Do this:
Repeat exactly the lines running from the line that contains "inner_sleeve();" to the line that contains "obj.data.transform(world)"; include both ends and add nothing.

Data provided:
•••••

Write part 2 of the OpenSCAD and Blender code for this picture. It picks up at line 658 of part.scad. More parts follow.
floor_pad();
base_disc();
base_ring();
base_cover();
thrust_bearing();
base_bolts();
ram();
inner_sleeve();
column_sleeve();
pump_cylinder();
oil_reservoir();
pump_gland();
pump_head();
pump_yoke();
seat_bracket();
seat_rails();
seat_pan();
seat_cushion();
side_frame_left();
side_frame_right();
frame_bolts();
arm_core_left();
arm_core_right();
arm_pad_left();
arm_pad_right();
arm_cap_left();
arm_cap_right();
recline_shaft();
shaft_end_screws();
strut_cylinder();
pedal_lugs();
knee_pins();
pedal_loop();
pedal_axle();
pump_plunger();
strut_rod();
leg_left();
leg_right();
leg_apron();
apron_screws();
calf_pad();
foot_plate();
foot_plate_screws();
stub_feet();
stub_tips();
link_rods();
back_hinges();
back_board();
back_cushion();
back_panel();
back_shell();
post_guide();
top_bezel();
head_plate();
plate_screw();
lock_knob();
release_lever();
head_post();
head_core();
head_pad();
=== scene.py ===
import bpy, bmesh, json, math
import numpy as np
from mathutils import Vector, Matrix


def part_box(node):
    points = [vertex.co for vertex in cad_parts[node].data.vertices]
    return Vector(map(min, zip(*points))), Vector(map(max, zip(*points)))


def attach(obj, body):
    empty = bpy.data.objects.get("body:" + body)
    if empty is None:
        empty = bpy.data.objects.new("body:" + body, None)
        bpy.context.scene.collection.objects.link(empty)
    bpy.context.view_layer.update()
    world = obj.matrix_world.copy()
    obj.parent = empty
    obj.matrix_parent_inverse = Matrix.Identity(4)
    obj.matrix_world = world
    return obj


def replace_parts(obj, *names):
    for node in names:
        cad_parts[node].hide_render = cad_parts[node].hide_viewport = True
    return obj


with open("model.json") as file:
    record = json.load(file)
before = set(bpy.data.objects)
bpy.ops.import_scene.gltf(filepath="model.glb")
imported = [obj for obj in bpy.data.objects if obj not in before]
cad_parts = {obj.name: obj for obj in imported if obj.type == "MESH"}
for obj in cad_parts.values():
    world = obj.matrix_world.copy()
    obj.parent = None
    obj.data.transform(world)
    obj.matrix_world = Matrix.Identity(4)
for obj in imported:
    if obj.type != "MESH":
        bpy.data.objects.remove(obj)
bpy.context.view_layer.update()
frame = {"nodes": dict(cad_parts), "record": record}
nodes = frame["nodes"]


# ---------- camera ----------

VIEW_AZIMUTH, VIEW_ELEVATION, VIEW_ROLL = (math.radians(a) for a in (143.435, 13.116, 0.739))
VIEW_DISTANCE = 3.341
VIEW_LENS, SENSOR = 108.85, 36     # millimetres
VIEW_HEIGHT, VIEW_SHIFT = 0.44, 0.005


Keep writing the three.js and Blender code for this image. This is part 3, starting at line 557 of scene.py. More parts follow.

•••••

Full answer:
inner_sleeve();
column_sleeve();
pump_cylinder();
oil_reservoir();
pump_gland();
pump_head();
pump_yoke();
seat_bracket();
seat_rails();
seat_pan();
seat_cushion();
side_frame_left();
side_frame_right();
frame_bolts();
arm_core_left();
arm_core_right();
arm_pad_left();
arm_pad_right();
arm_cap_left();
arm_cap_right();
recline_shaft();
shaft_end_screws();
strut_cylinder();
pedal_lugs();
knee_pins();
pedal_loop();
pedal_axle();
pump_plunger();
strut_rod();
leg_left();
leg_right();
leg_apron();
apron_screws();
calf_pad();
foot_plate();
foot_plate_screws();
stub_feet();
stub_tips();
link_rods();
back_hinges();
back_board();
back_cushion();
back_panel();
back_shell();
post_guide();
top_bezel();
head_plate();
plate_screw();
lock_knob();
release_lever();
head_post();
head_core();
head_pad();
=== scene.py ===
import bpy, bmesh, json, math
import numpy as np
from mathutils import Vector, Matrix


def part_box(node):
    points = [vertex.co for vertex in cad_parts[node].data.vertices]
    return Vector(map(min, zip(*points))), Vector(map(max, zip(*points)))


def attach(obj, body):
    empty = bpy.data.objects.get("body:" + body)
    if empty is None:
        empty = bpy.data.objects.new("body:" + body, None)
        bpy.context.scene.collection.objects.link(empty)
    bpy.context.view_layer.update()
    world = obj.matrix_world.copy()
    obj.parent = empty
    obj.matrix_parent_inverse = Matrix.Identity(4)
    obj.matrix_world = world
    return obj


def replace_parts(obj, *names):
    for node in names:
        cad_parts[node].hide_render = cad_parts[node].hide_viewport = True
    return obj


with open("model.json") as file:
    record = json.load(file)
before = set(bpy.data.objects)
bpy.ops.import_scene.gltf(filepath="model.glb")
imported = [obj for obj in bpy.data.objects if obj not in before]
cad_parts = {obj.name: obj for obj in imported if obj.type == "MESH"}
for obj in cad_parts.values():
    world = obj.matrix_world.copy()
    obj.parent = None
    obj.data.transform(world)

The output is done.